Uma das deliberações aprovadas pelos deputados depois do ato foi a criação, por unanimidade, de uma comissão externa para acompanhar e fiscalizar a apuração do crime contra a adolescente carioca.

No Senado, um projeto de lei que tipifica os crimes de estupro coletivo e de divulgação de imagens foi aprovado por unanimidade. A proposta da senadora Vanessa Grazziotin aumenta, de um a dois terços, a pena para o crime praticado por duas ou mais pessoas. O texto, agora, será analisado na Câmara.

O presidente interino, Michel Temer, também apresentou sua “solução”. Reuniu secretários de segurança pública de todos os estados para “encontrar uma saída para o problema”, uma vez que extinguiu as instâncias do governo Dilma que lidavam com questões relacionadas à violência de gênero. O grupo de Temer resolveu, então, criar um núcleo federal de enfrentamento à violência de gênero, diretamente ligado ao Ministério da Justiça. O núcleo será composto pelos secretários nacionais de Segurança Pública, de Direitos Humanos e das Mulheres, além de três secretários estaduais de Segurança Pública, e discutirá a criação de um departamento de investigação de violência contra a mulher dentro da Polícia Federal.

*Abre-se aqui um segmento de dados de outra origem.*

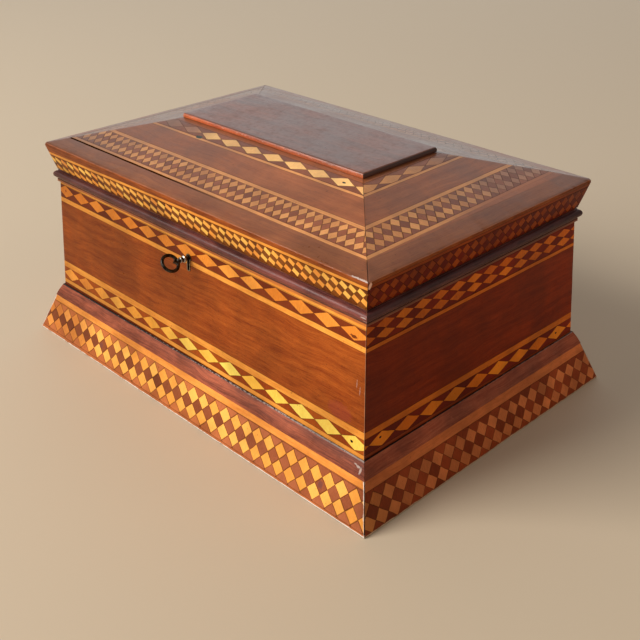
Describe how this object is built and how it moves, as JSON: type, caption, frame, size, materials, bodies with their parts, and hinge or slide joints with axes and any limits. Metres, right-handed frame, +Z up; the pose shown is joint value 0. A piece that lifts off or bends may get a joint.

A deputada Jô Moraes critica o desmonte feito por Temer. “Toda política pública de apoio às mulheres foi desconstruída. Lamentavelmente, o interino, Michel Temer, sequer sabia que há um Plano Nacional de Enfretamento da Violência Contra a Mulher, desde 2007; que existe uma estrutura de parceria com a sociedade; que existe uma série de instrumentos. Sua proposta é criar uma estrutura na Polícia Federal. Polícia federal, doutor Temer, não trata dessas questões. Por isso, nós estamos muito preocupadas com o que está ocorrendo, que é o desmonte de uma estrutura de Estado e de política pública que cuidava da mulher vitima de violência doméstica e sexual. Por isso, vamos permanecer nas ruas, lutando pelos nossos direitos.”